Organisatie: per vijftal of viertal een bal en een gebied van ongeveer 20 bij 20 meter. De speelsters worden genummerd.
a ) Nummer 1 is aanvalster, nummer 2 verdedigt haar en de nummers 3, 4 en 5 spelen met de aanvalster samen. Iedereen mag vrij door het gebied bewegen. De aanvalster krijgt steeds de bal terug van de nummers 3, 4 en 5. De verdedigster heeft als opdracht om de bal te onderscheppen. Lukt het de aanvalster om de bal geen enkele keer te verspelen? De bal mag ook niet op de grond vallen! Na circa 30 seconden wisselen van taak: nummer 3 gaat aanvallen, nummer 4 verdedigen, enz. tot iedereen een keer aanvalster en een keer verdedigster is geweest.
Evt uitbreiden de volgende keer:
b ) Als a., maar geef de aanwijzing dat de aanvalster steeds bij haar verdedigster weg moet draaien: op die manier kan ze zowel gemakkelijk afspelen, als de bal weer terug ontvangen. Ik noem dit: 'kappen en draaien', anderen spreken wel van 'hou je tegenstandster op je rug'.
c ) Als a., maar nu staan de medespeelsters 3, 4 en 5 stil in een driehoek met een onderlinge afstand van ongeveer 15 meter. Het wordt hierdoor voor de aanvalster wat moeilijker.
d ) Nog moeilijker wordt het als de aanvalster de opdracht krijgt om de bal in een vaste volgorde naar de medespeelsters toe te plaatsen. Zij moet nu rondjes lopen, waardoor de verdedigster precies weet waar de bal naar toe zal gaan, of waar de aanvalster naar toe wil lopen. Er zullen nu veel ballen onderschept, of in ieder geval aangeraakt worden.

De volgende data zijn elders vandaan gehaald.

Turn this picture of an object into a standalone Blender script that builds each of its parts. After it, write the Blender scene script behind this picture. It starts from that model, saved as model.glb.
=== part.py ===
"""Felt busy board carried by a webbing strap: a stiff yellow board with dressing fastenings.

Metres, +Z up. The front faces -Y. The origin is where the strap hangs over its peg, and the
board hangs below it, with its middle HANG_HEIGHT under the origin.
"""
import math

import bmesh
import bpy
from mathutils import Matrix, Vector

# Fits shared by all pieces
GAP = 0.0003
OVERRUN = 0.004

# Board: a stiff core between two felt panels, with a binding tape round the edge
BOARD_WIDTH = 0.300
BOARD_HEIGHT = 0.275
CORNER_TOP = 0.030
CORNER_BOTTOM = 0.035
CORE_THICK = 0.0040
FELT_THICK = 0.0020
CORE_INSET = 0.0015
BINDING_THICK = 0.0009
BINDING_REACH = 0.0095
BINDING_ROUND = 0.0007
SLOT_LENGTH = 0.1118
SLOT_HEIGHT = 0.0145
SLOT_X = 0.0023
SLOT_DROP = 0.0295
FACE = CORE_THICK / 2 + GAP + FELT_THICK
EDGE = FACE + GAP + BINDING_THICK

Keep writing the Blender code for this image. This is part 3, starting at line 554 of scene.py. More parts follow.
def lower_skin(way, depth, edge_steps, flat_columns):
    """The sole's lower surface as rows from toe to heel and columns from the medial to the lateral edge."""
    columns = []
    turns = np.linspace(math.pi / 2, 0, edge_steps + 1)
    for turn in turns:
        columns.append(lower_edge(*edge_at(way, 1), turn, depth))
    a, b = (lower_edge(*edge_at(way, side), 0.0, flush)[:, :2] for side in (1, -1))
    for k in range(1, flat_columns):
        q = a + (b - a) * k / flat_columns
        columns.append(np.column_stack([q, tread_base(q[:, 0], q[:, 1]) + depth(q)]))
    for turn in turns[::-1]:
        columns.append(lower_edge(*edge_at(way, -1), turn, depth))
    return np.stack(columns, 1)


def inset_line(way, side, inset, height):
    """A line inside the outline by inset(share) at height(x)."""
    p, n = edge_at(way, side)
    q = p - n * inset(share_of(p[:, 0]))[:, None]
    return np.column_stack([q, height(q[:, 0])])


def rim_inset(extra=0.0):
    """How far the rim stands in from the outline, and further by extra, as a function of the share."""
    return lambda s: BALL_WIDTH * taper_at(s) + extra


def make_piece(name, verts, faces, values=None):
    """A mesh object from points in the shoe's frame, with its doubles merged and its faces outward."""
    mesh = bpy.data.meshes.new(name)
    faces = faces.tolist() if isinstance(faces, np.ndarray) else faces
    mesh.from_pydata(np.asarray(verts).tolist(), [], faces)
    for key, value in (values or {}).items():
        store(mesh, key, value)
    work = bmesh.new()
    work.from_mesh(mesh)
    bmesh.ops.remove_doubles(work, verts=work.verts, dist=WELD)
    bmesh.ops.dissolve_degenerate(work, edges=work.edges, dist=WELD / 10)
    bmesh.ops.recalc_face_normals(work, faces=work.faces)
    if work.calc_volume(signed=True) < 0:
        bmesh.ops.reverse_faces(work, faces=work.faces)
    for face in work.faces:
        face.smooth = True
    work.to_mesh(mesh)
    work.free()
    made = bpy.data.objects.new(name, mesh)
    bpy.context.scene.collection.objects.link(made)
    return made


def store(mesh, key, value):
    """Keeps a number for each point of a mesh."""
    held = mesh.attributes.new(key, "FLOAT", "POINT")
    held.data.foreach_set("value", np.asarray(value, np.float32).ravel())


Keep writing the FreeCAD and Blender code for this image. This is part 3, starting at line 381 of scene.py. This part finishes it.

e ) Nogmaals onderdeel c. Laat hiermee zien, dat een aanvalster het door de keuzevrijheid nu weer veel eenvoudiger heeft. Door van haar tegenstandster weg te draaien, creëert ze voor zichzelf een zee van ruimte!
- je hebt 3 kinderen per paal.
- 1 is de aanvaller,
- 1 de verdediger en
- 1 de aangever/afvanger.
- de aanvaller moet proberen te scoren en de verdediger moet dit voorkomen.
- wisselen wanneer de aanvaller heeft gescoord
- 3 man per korf.
- Speler A start als aanvaller voor de korf.
- Speler V start als verdediger op 1,5 armlengte afstand van de schutter.
- Speler C start met de bal in de afvang/aangeef.
- De aanvaller A moet proberen om door het 1 tegen 1 duel aan te gaan scoren.
- Hoe (afstand, uitwijk,dlb) maakt niet uit.
- Taak van de verdediger V is om de aanvaller continu op 1,5 armlengte te volgen.
- Heeft de aanvaller de bal in zijn handen, dan moet de verdediger sluiten.
- De verdediger mag de ballen niet wegtikken of blokkeren.
- De V moet laten zien dat zij bij de aanvaller is, maar moet het schot toelaten.
- Dit kan door de verdediger haar hand net boven de schouder van de aanvaller te leggen.
- Na 1 minuut doordraaien van functie.
- 4 bij de korf. rondspelen. voorsnijden met bal.
- zorgen dat er altijd iemand aan de achter kant is.
- opendraaien naar de achterkant 7 scoren/maken
- Per korf 4 spelers, 2 aanvallers, 2 verdedigers.
- Ze gaan het duel met elkaar aan waarbij de regels steeds een klein beetje worden aanaangepast.
- de aanvallers moeten 2x scoren. Onderscheppen de verdedigers 2x de bal dan wordt er gewisseld
- zelfde als hierboven maar nu mag er alleen geschoten worden als er minimaal 1x is overgespeeld
- gelijk als 1 maar er mag alleen gescoord worden met een uitstartbal
- er mag verdedigd geschoten worden, de afvang is hierin belangrijk om te kunnen blijven aanvallen
- etc. De trainer per korf kan zelf aanvullingen doen op deze oefeningen, snel doorgeven van deze varianten is een must voor de concentratie
- Maak 2 teams van 4 spelers.
- Hesjes!
- Verzamel tussen de 4 korven.
- Het aanvallende team krijgt de bal en mag zelf weten op welke korf ze aanvallen.
- Dit is om te stimuleren zelf de vrije ruimte op te zoeken.
- Het andere team volgt, onderschept de bal?
- Dan kiezen zij. Doe dit de 1e 5 min.
- Vervolgens een andere variant.
- Verdeel alle spelers over 4 teams. Ieder team krijgt zijn eigen korf en moet die verdedigen.
- Heeft 1 team de bal, dan kiezen zij waar ze aanvallen.